Prepare the cake as directed, and cool completely.  Prepare pudding as directed.  Crumble the cake into a large mixing bowl.  Fold in the pudding.  Line the tray and pour in the cake-pudding mixture.  Level the mixture with a spatula (It doesn't have to be perfect). 
Blend shortbread cookies in a food processor, adding a few drops of blue food coloring to make a nice grayish color.  Reserve 2 tablespoons of crumbs in a plastic baggie.  Pour the crumbs all over the cake-pudding.  Add several drops of green and blue food coloring to the baggie of crumbs, until they are pine green.  Sprinkle on top of the gray crumbs. 

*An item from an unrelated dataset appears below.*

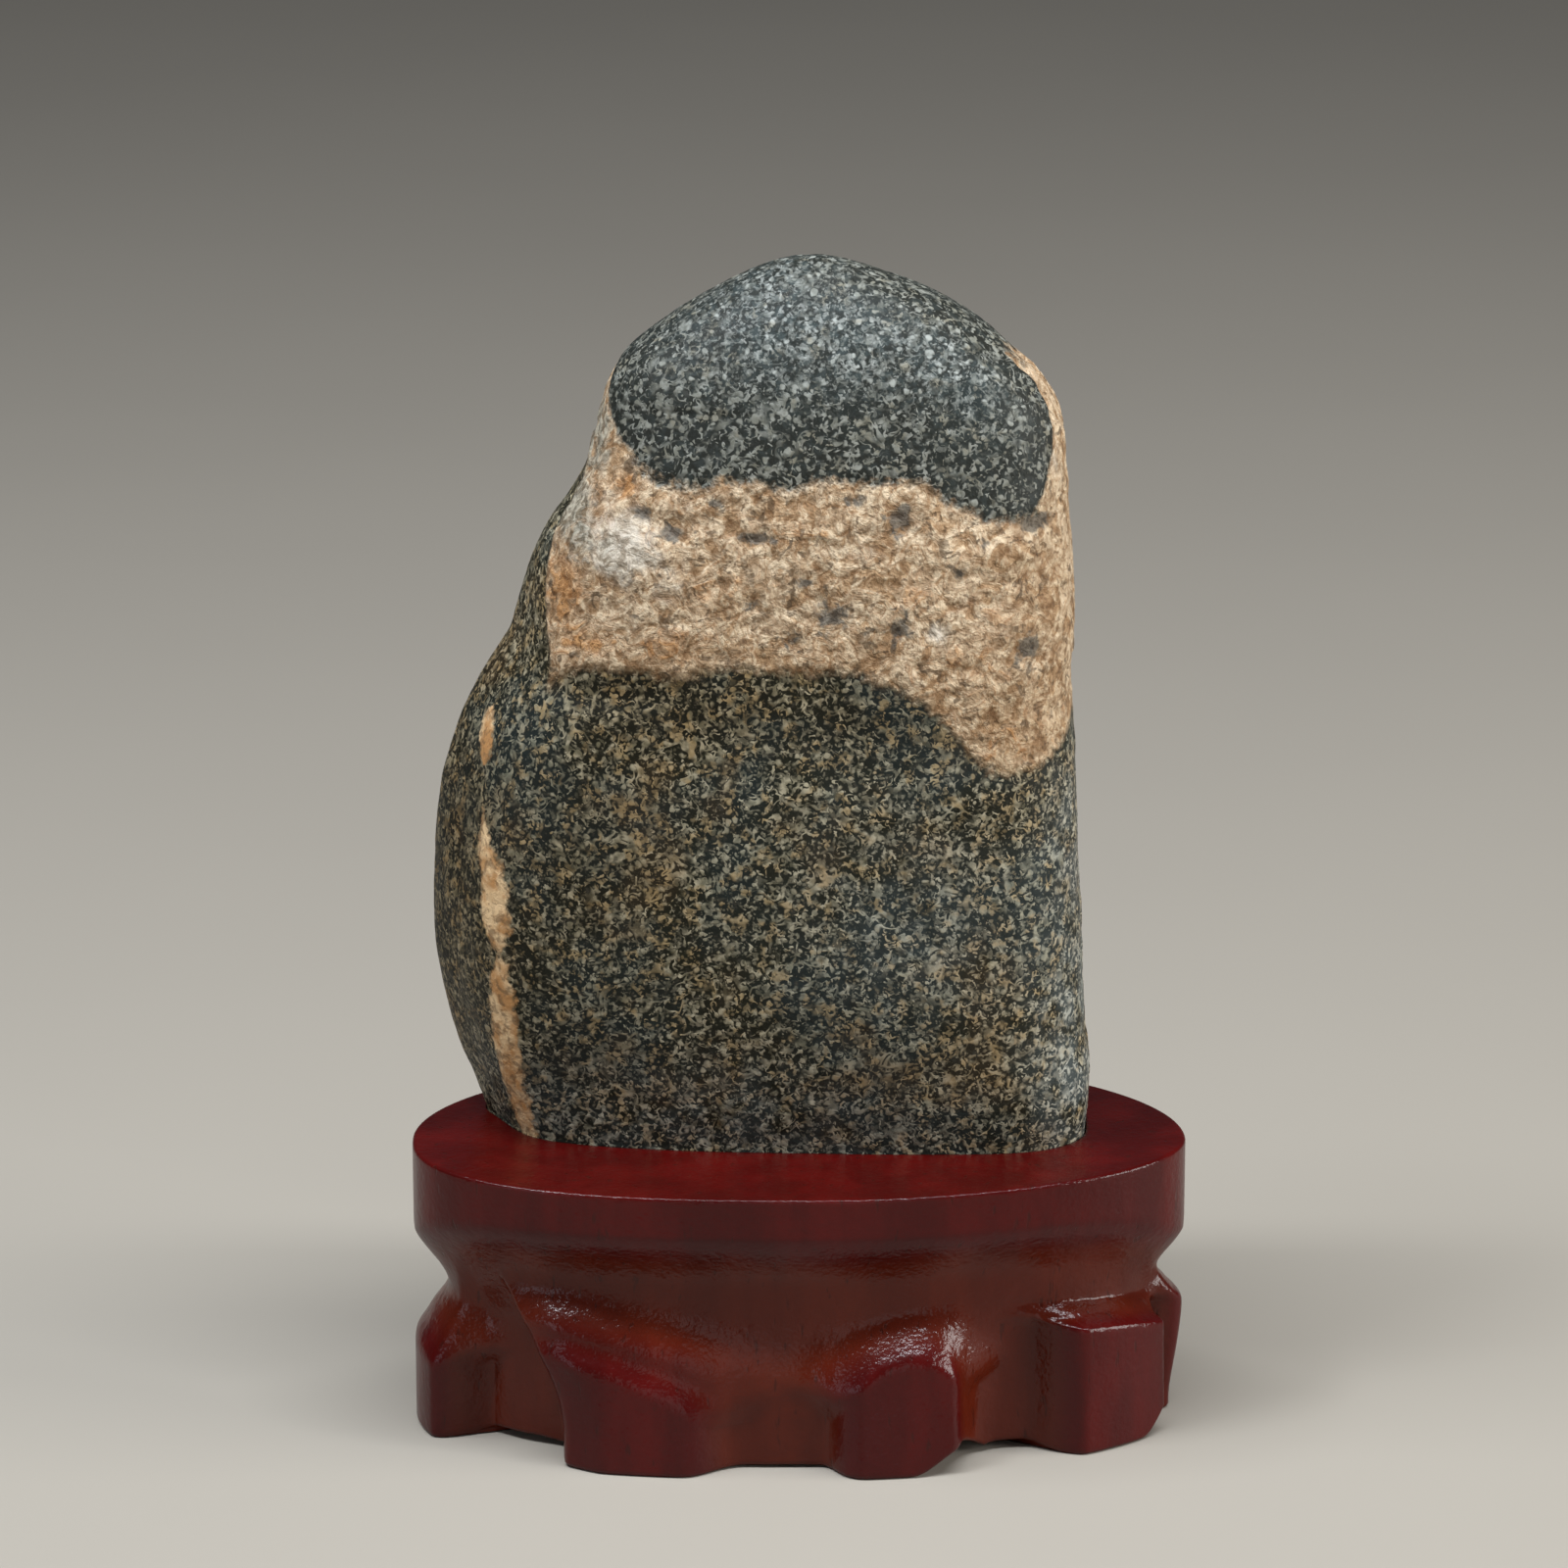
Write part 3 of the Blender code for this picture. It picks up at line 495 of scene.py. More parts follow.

Form turds of various sizes and shapes from the Tootsie Rolls.  Microwave unwrapped candies for 10 seconds to speed up the process.  This is where you can show your creativity.  Turd forming cannot be taught.  It takes many years of scooping kitty poop to understand the subtleties of feline waste.  This is what will really sell the cake. 
Serve with the scooper.  Enjoy.  Or, at least, try to enjoy.